I just got back from three weeks in East-coast America. England is five hours ahead, and we had an uncomfortable and rather turbulent night flight home, so my body’s got no idea what’s going on right now. But it feels so good to be home.

I’ve not yet managed to shake off a cough that I picked up a week into the trip. It was irritating back when it also included a sore throat, as the last thing you want to lose on a choir tour is your ability to sing, but it gained a silver lining when it meant I could sit a few concerts out and be my choir’s audience for a change. I’d never done it before, but if I do say so myself it’s a rather lovely experience. The one review we’re found so far is this, from the concert we did last Sunday evening in Philadelphia. It’s nice to have a comment on that one in particular, because it was the start of the best week, that time when we were all exhausted but more ‘tuned in’ than we’d ever managed before. The night after, we sang the best concert a lot of us felt we’d ever done.
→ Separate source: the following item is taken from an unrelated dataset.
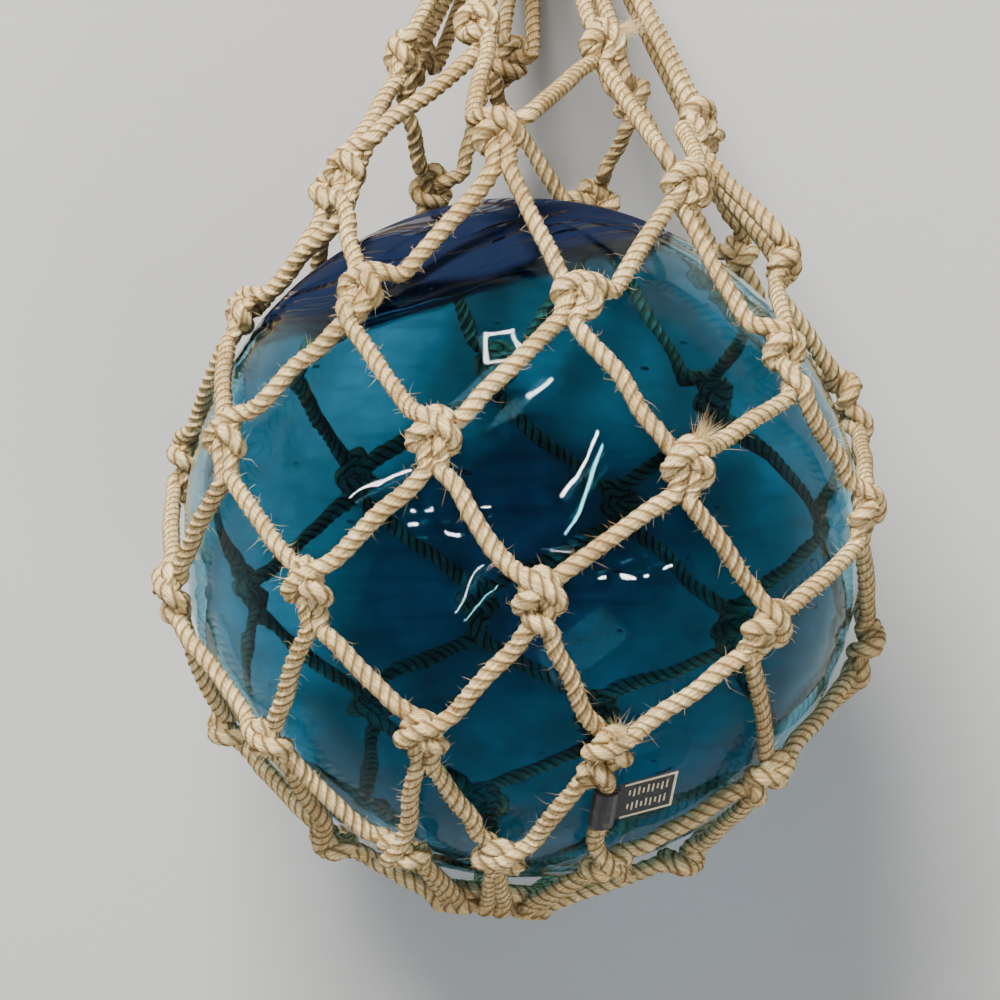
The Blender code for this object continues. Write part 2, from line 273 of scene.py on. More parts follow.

I have far too many stories to tell to actually do anything with, because holiday stories are the most boring thing ever. But in summary, we sang 16 different ‘events’ (mainly concerts, but some church services and two radio broadcasts) over 19 days. We visited a lot of awesome places (New York! Washington!), I met for the first time/reunited with a dearly beloved nanny I hadn’t seen for 10 years, stayed with 11 different and extremely kind American families, saw a whole lot of amazing things I’d always wanted to, and got to know myself and a few other people a bit better.

Best of all, we got to share our singing with a lot of people. There’s no greater pleasure than making other people happy. We sang one incredibly difficult piece, Rejoice in the Lamb by Britten, set to a text of the asylum-bound genius Christopher Smart, celebrating the wonders of normal life. For I am possessed of a cat surpassing in beauty, from which I take occasion to bless Almighty God. I’d never felt such wonder and godliness anywhere before and, for once, I think choir and audience felt the same way. There were a lot of beautiful little moments.

And now I am home. I am blessed in a lot of ways.